◆ Work to do
Copy every line, leaving nothing out and adding nothing.

◆ Supplied material

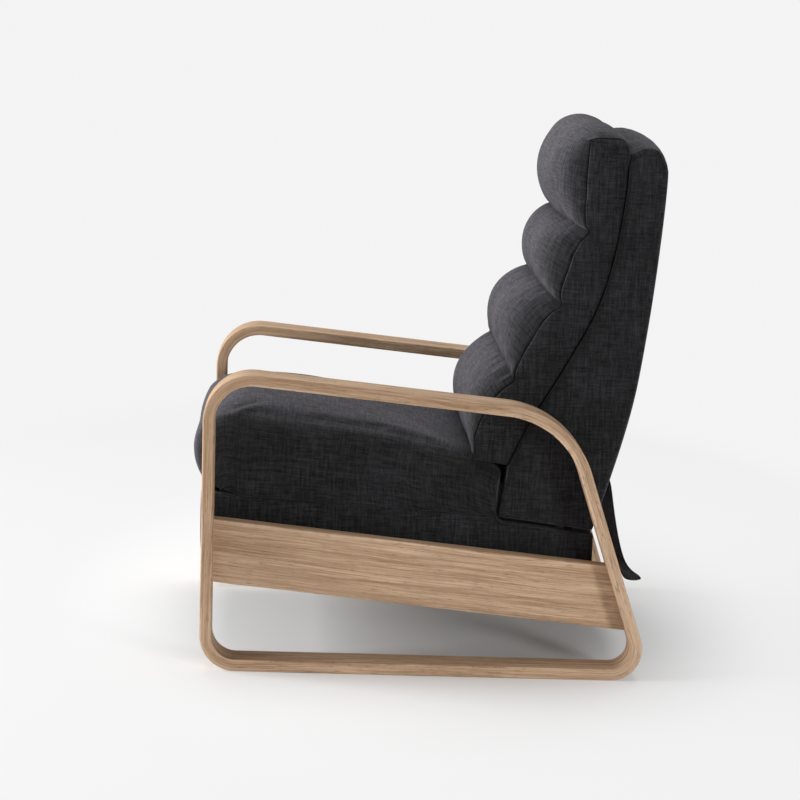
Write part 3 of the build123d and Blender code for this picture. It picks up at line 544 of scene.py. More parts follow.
@dataclass(frozen=True)
class Strap:
    """Woven elastic webbing with ribs along its length."""

    name: str
    color: Triple
    stripe: Triple
    rib_pitch: float = 0.004
    weft_pitch: float = 0.003

    def build(self) -> bpy.types.Material:
        """Makes the material."""
        material, graph = new_material(self.name)
        x, y, z = graph.split(graph.node("ShaderNodeTexCoord").outputs["Object"])
        rib, weft = (graph.math("SINE", graph.mul(graph.add(*sides), 2 * math.pi / pitch))
                     for sides, pitch in (((x, z), self.rib_pitch), ((y, x), self.weft_pitch)))
        height = graph.add(rib, weft)
        graph.surface({"Base Color": graph.mix(graph.ramp(height, -1.5, 1.8), self.color, self.stripe),
                       "Roughness": graph.ramp(height, -2.0, 2.0, 0.9, 0.7)}, height, 0.5, 0.0006)
        return material


class Finishes:
    """Every finish of the chair."""

    # Frame boards that show in the gaps, made near black as painted shade
    gap_shade_nodes = ("seat_side_board", "seat_front_rail", "seat_tail_rail", "seat_rear_rail", "back_bottom_rail",
                     "back_side_board", "footrest_board")

    def __init__(self) -> None:
        """Builds the shared groups and the materials."""
        shared = Shared()
        oak = {"pale": (0.640, 0.452, 0.306), "dark": (0.33, 0.200, 0.112), "pore": (0.15, 0.083, 0.042)}
        pine = {"pale": (0.62, 0.47, 0.29), "dark": (0.45, 0.31, 0.17), "pore": (0.33, 0.21, 0.11)}
        self.loop = Wood("loop_oak", grain=Grain.LOOP, **oak).build(shared)
        self.rail = Wood("rail_oak", grain=Grain.RAIL, **oak).build(shared)
        self.cross_wood = Wood("cross_pine", grain=Grain.CROSS, **pine).build(shared)
        self.upright_wood = Wood("upright_pine", grain=Grain.UPRIGHT, **pine).build(shared)
        # Near black wood that stands in for the shade in the frame's gaps
        self.gap_shade_wood = Wood("gap_shade_pine", (0.014, 0.013, 0.012), (0.008, 0.007, 0.007), (0.004, 0.004, 0.004),
                                 Grain.CROSS, roughness=0.7).build(shared)
        self.linen = Linen("charcoal_linen", (0.0042, 0.0042, 0.0048), (0.0325, 0.0320, 0.0355)).build(shared)
        self.plain = {"webbing": Strap("elastic_webbing", (0.02, 0.02, 0.022), (0.07, 0.07, 0.07)).build(),
                      "nylon": Metal("glide_nylon", (0.72, 0.71, 0.68), 0.0, 0.45, 0.1).build(),
                      "zinc": Metal("zinc_steel", (0.62, 0.62, 0.61), 1.0, 0.36, 0.1).build(),
                      "black_steel": Metal("black_steel", (0.022, 0.022, 0.024), 0.0, 0.5, 0.35).build(),
                      "upholstery": self.linen}

    def choose(self, node: str, slot: str) -> bpy.types.Material:
        """The finish of a CAD node."""
        if slot == "oak":
            return self.loop if node.startswith("loop") else self.rail
        if slot != "frame_wood":
            return self.plain[slot]
        if node.startswith("outer_back_panel"):
            return self.upright_wood
        return self.gap_shade_wood if node.startswith(self.gap_shade_nodes) else self.cross_wood

    def dress_all(self) -> None:
        """Gives every CAD node the finish that its place calls for."""
        for row in frame["record"]["subparts"]:
            node, slot = row["node"], row["material_slot"]
            materials = bpy.data.objects[node].data.materials
            materials.clear()
            materials.append(self.choose(node, slot))
            LOG.info("dressed %s in %s", node, slot)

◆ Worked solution
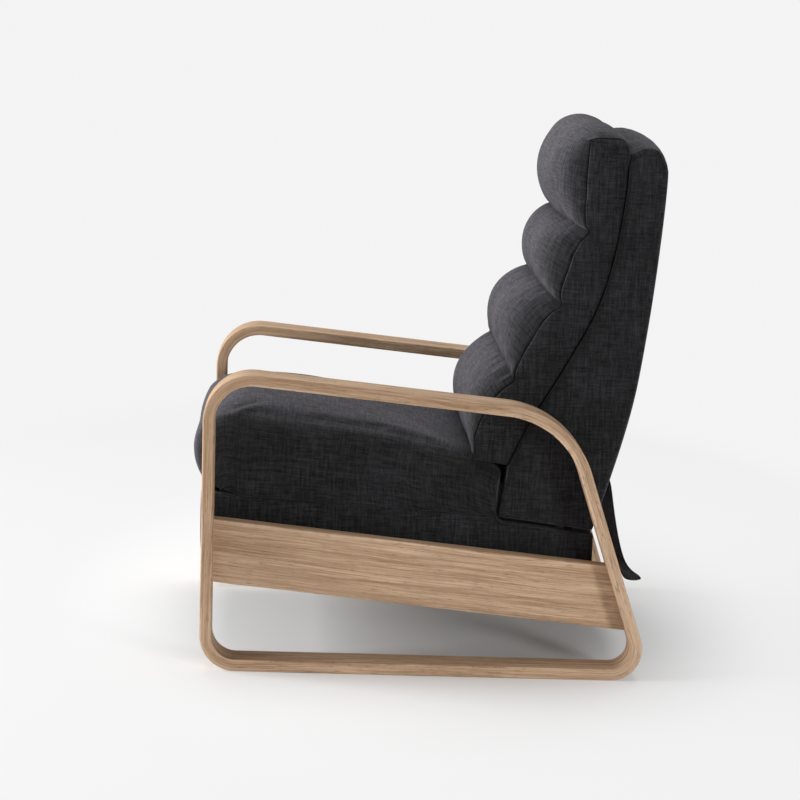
Write part 3 of the build123d and Blender code for this picture. It picks up at line 544 of scene.py. More parts follow.
@dataclass(frozen=True)
class Strap:
    """Woven elastic webbing with ribs along its length."""

    name: str
    color: Triple
    stripe: Triple
    rib_pitch: float = 0.004
    weft_pitch: float = 0.003

    def build(self) -> bpy.types.Material:
        """Makes the material."""
        material, graph = new_material(self.name)
        x, y, z = graph.split(graph.node("ShaderNodeTexCoord").outputs["Object"])
        rib, weft = (graph.math("SINE", graph.mul(graph.add(*sides), 2 * math.pi / pitch))
                     for sides, pitch in (((x, z), self.rib_pitch), ((y, x), self.weft_pitch)))
        height = graph.add(rib, weft)
        graph.surface({"Base Color": graph.mix(graph.ramp(height, -1.5, 1.8), self.color, self.stripe),
                       "Roughness": graph.ramp(height, -2.0, 2.0, 0.9, 0.7)}, height, 0.5, 0.0006)
        return material


class Finishes:
    """Every finish of the chair."""

    # Frame boards that show in the gaps, made near black as painted shade
    gap_shade_nodes = ("seat_side_board", "seat_front_rail", "seat_tail_rail", "seat_rear_rail", "back_bottom_rail",
                     "back_side_board", "footrest_board")

    def __init__(self) -> None:
        """Builds the shared groups and the materials."""
        shared = Shared()
        oak = {"pale": (0.640, 0.452, 0.306), "dark": (0.33, 0.200, 0.112), "pore": (0.15, 0.083, 0.042)}
        pine = {"pale": (0.62, 0.47, 0.29), "dark": (0.45, 0.31, 0.17), "pore": (0.33, 0.21, 0.11)}
        self.loop = Wood("loop_oak", grain=Grain.LOOP, **oak).build(shared)
        self.rail = Wood("rail_oak", grain=Grain.RAIL, **oak).build(shared)
        self.cross_wood = Wood("cross_pine", grain=Grain.CROSS, **pine).build(shared)
        self.upright_wood = Wood("upright_pine", grain=Grain.UPRIGHT, **pine).build(shared)
        # Near black wood that stands in for the shade in the frame's gaps
        self.gap_shade_wood = Wood("gap_shade_pine", (0.014, 0.013, 0.012), (0.008, 0.007, 0.007), (0.004, 0.004, 0.004),
                                 Grain.CROSS, roughness=0.7).build(shared)
        self.linen = Linen("charcoal_linen", (0.0042, 0.0042, 0.0048), (0.0325, 0.0320, 0.0355)).build(shared)
        self.plain = {"webbing": Strap("elastic_webbing", (0.02, 0.02, 0.022), (0.07, 0.07, 0.07)).build(),
                      "nylon": Metal("glide_nylon", (0.72, 0.71, 0.68), 0.0, 0.45, 0.1).build(),
                      "zinc": Metal("zinc_steel", (0.62, 0.62, 0.61), 1.0, 0.36, 0.1).build(),
                      "black_steel": Metal("black_steel", (0.022, 0.022, 0.024), 0.0, 0.5, 0.35).build(),
                      "upholstery": self.linen}

    def choose(self, node: str, slot: str) -> bpy.types.Material:
        """The finish of a CAD node."""
        if slot == "oak":
            return self.loop if node.startswith("loop") else self.rail
        if slot != "frame_wood":
            return self.plain[slot]
        if node.startswith("outer_back_panel"):
            return self.upright_wood
        return self.gap_shade_wood if node.startswith(self.gap_shade_nodes) else self.cross_wood

    def dress_all(self) -> None:
        """Gives every CAD node the finish that its place calls for."""
        for row in frame["record"]["subparts"]:
            node, slot = row["node"], row["material_slot"]
            materials = bpy.data.objects[node].data.materials
            materials.clear()
            materials.append(self.choose(node, slot))
            LOG.info("dressed %s in %s", node, slot)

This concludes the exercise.